Goal: All the data should come back exactly as it was given.

______

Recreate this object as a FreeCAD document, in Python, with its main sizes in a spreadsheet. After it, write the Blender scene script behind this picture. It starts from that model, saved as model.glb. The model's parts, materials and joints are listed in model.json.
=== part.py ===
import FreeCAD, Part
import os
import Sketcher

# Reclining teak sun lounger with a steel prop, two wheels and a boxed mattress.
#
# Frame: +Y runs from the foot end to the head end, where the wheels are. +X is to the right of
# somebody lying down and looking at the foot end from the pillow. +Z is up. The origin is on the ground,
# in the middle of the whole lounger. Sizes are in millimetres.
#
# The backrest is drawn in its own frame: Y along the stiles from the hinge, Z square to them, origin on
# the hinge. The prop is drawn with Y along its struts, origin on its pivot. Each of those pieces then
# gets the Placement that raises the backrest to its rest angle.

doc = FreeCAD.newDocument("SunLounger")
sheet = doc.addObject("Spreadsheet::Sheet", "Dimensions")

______

Answer for the task:
Recreate this object as a FreeCAD document, in Python, with its main sizes in a spreadsheet. After it, write the Blender scene script behind this picture. It starts from that model, saved as model.glb. The model's parts, materials and joints are listed in model.json.
=== part.py ===
import FreeCAD, Part
import os
import Sketcher

# Reclining teak sun lounger with a steel prop, two wheels and a boxed mattress.
#
# Frame: +Y runs from the foot end to the head end, where the wheels are. +X is to the right of
# somebody lying down and looking at the foot end from the pillow. +Z is up. The origin is on the ground,
# in the middle of the whole lounger. Sizes are in millimetres.
#
# The backrest is drawn in its own frame: Y along the stiles from the hinge, Z square to them, origin on
# the hinge. The prop is drawn with Y along its struts, origin on its pivot. Each of those pieces then
# gets the Placement that raises the backrest to its rest angle.

doc = FreeCAD.newDocument("SunLounger")
sheet = doc.addObject("Spreadsheet::Sheet", "Dimensions")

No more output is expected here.